[START OF Given material]

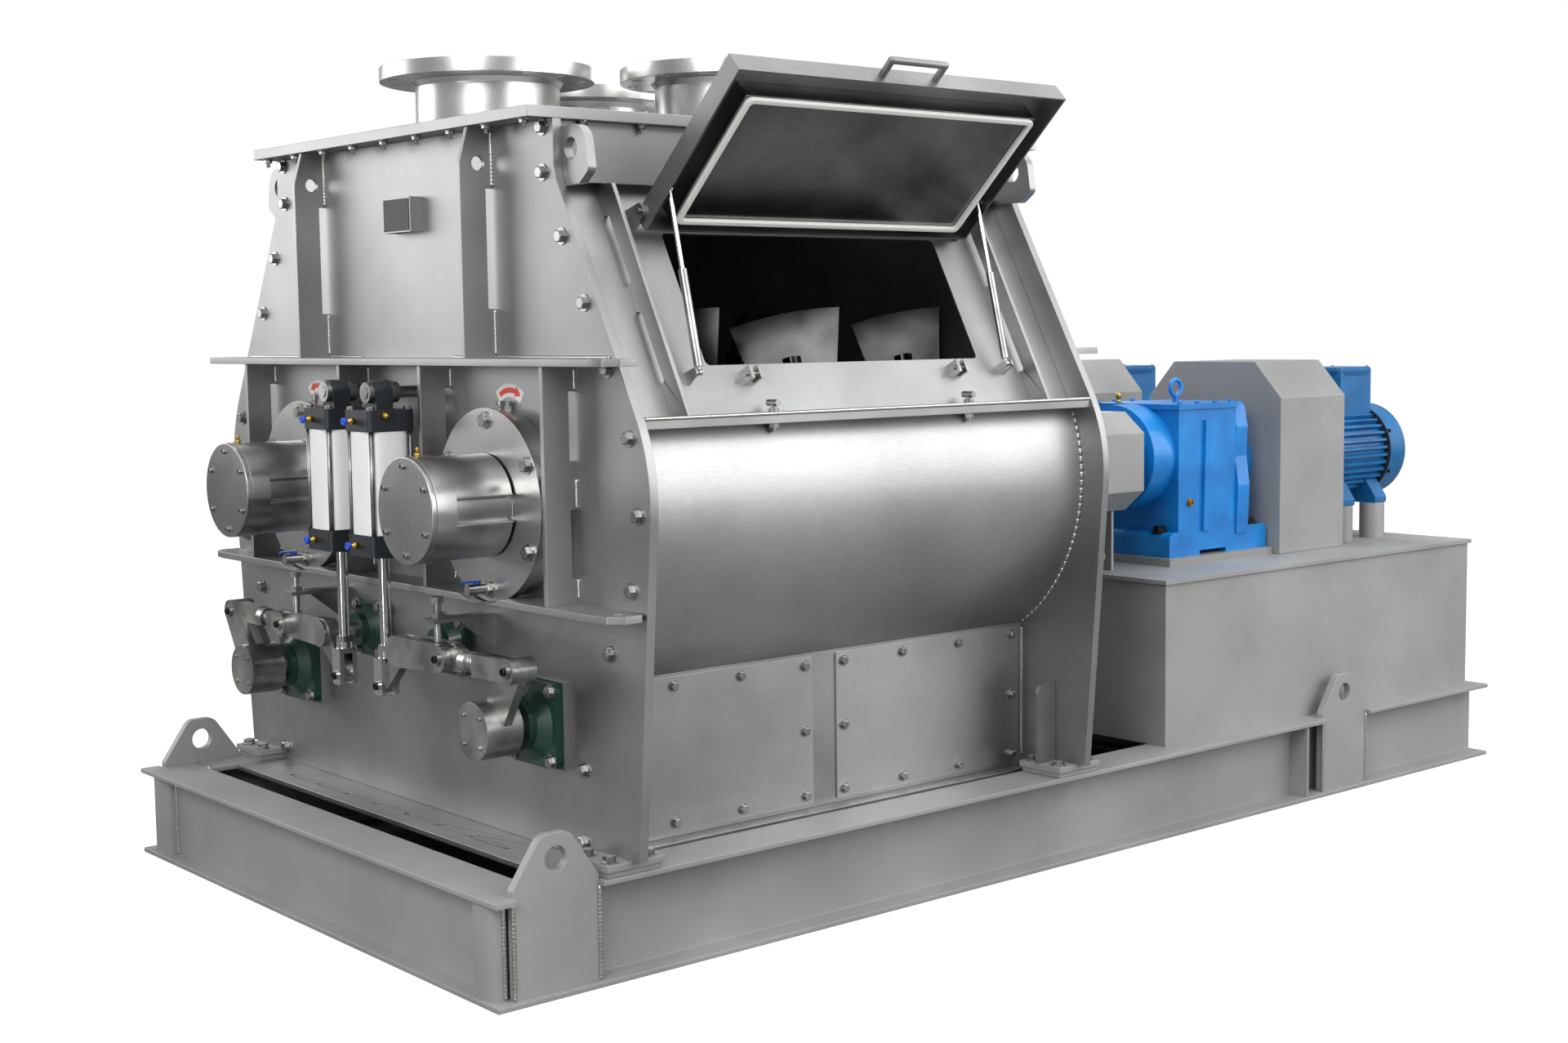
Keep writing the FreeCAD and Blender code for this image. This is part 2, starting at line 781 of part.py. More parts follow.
def trough_shell():
    """The two outer half rounds up to the ledges, and the ridge between the doors."""
    top_turn = math.degrees(math.asin((ledge_bottom - rotor_height) / shell_inner_radius))
    shell = trough_arc(door_gap_angle, 90 + top_turn + 5, shell_inner_radius, shell_outer_radius,
                       front_inner, back_inner)
    roof = box(front_inner, back_inner, 0, rotor_offset + 2 * shell_outer_radius, ledge_bottom, plate_top)
    shell = shell.cut(roof)
    ridge_turn = math.degrees(math.acos(rotor_offset / shell_inner_radius))
    wing = trough_arc(-(90 - ridge_turn) - 4, door_inner_angle - ridge_gap_angle, shell_inner_radius,
                      shell_outer_radius, front_inner, back_inner)
    wing = wing.common(box(front_inner, back_inner, 0, rotor_offset, 0, plate_top))
    ridge = wing.fuse(other_side(wing)).removeSplitter()
    return both_sides([shell]) + [ridge]


def upper_side_wall():
    """The upright wall under the cover, with a lip turned in over the sloping panel."""
    y_out = upper_wall_half_width
    y_in = y_out - sheet_thickness
    lip_in = opening_top_half_width - slope * (upper_wall_bottom - opening_top_height) - 2 * sheet_thickness
    outline = [(y_out, plate_top), (y_out, upper_wall_bottom), (lip_in, upper_wall_bottom),
               (lip_in, upper_wall_bottom + sheet_thickness), (y_in, upper_wall_bottom + sheet_thickness),
               (y_in, plate_top)]
    return plate_x(outline, front_inner, back_inner)


def panel_edge(z):
    """How far out the sloping panel's outer face lies at a height."""
    return opening_top_half_width + slope * (opening_top_height - z)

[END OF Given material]

What this task involves: Your task is to quote the listing above word for word.

Output of the exercise:
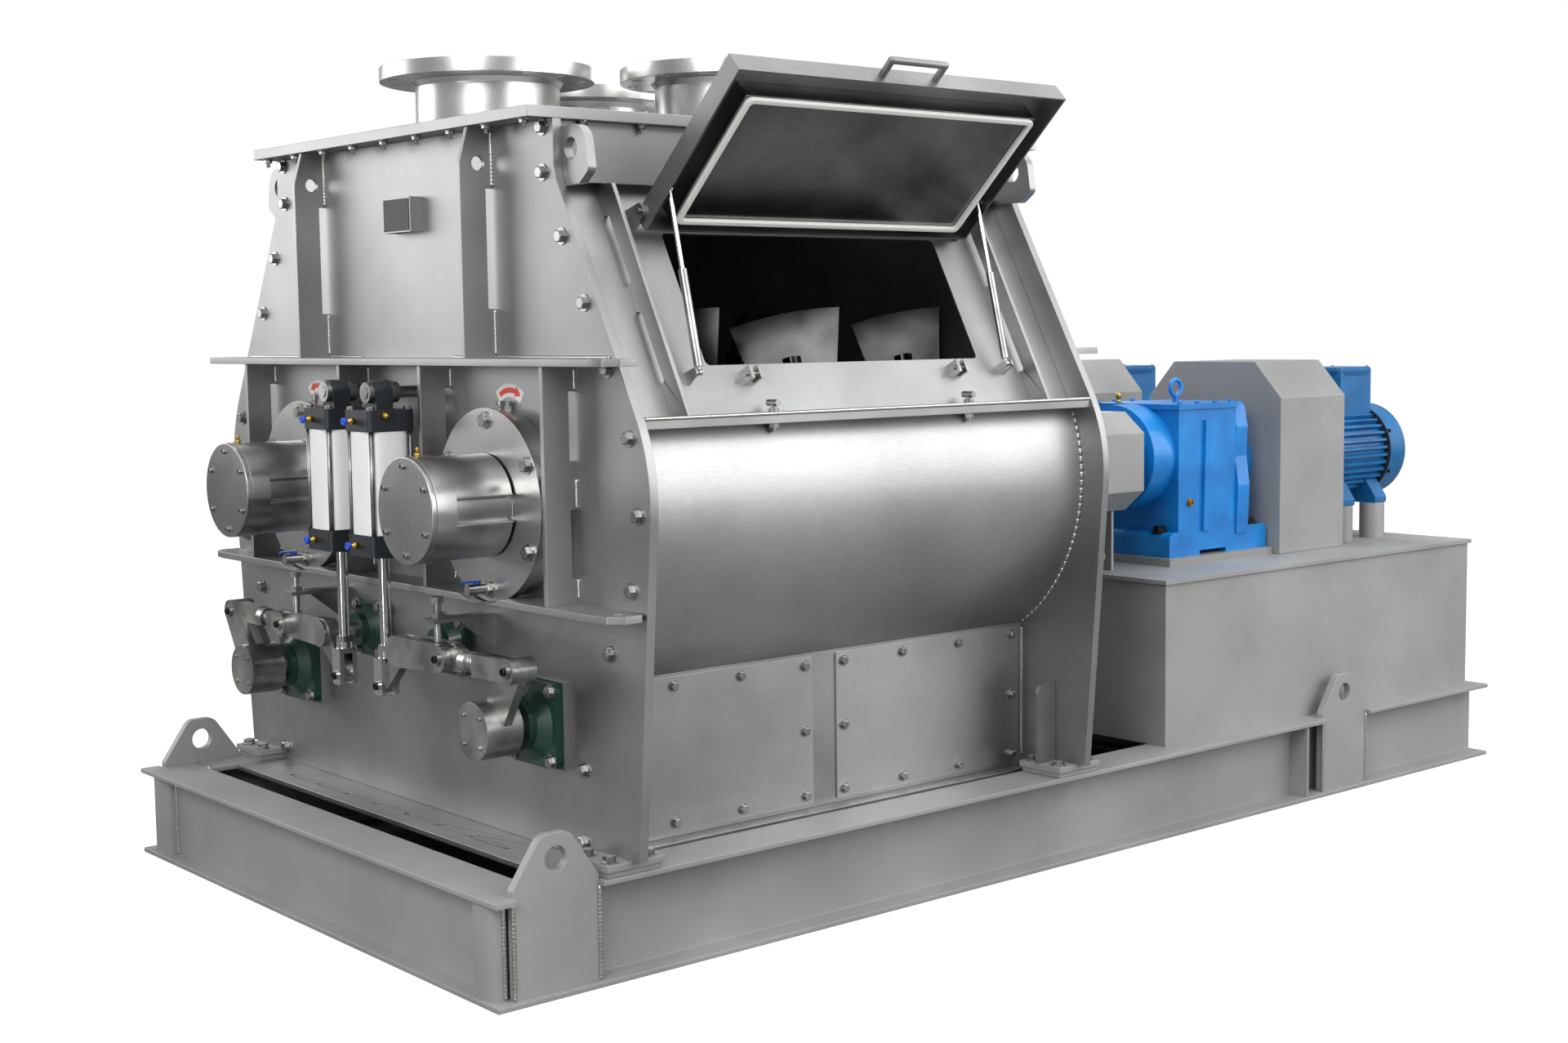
Keep writing the FreeCAD and Blender code for this image. This is part 2, starting at line 781 of part.py. More parts follow.
def trough_shell():
    """The two outer half rounds up to the ledges, and the ridge between the doors."""
    top_turn = math.degrees(math.asin((ledge_bottom - rotor_height) / shell_inner_radius))
    shell = trough_arc(door_gap_angle, 90 + top_turn + 5, shell_inner_radius, shell_outer_radius,
                       front_inner, back_inner)
    roof = box(front_inner, back_inner, 0, rotor_offset + 2 * shell_outer_radius, ledge_bottom, plate_top)
    shell = shell.cut(roof)
    ridge_turn = math.degrees(math.acos(rotor_offset / shell_inner_radius))
    wing = trough_arc(-(90 - ridge_turn) - 4, door_inner_angle - ridge_gap_angle, shell_inner_radius,
                      shell_outer_radius, front_inner, back_inner)
    wing = wing.common(box(front_inner, back_inner, 0, rotor_offset, 0, plate_top))
    ridge = wing.fuse(other_side(wing)).removeSplitter()
    return both_sides([shell]) + [ridge]


def upper_side_wall():
    """The upright wall under the cover, with a lip turned in over the sloping panel."""
    y_out = upper_wall_half_width
    y_in = y_out - sheet_thickness
    lip_in = opening_top_half_width - slope * (upper_wall_bottom - opening_top_height) - 2 * sheet_thickness
    outline = [(y_out, plate_top), (y_out, upper_wall_bottom), (lip_in, upper_wall_bottom),
               (lip_in, upper_wall_bottom + sheet_thickness), (y_in, upper_wall_bottom + sheet_thickness),
               (y_in, plate_top)]
    return plate_x(outline, front_inner, back_inner)


def panel_edge(z):
    """How far out the sloping panel's outer face lies at a height."""
    return opening_top_half_width + slope * (opening_top_height - z)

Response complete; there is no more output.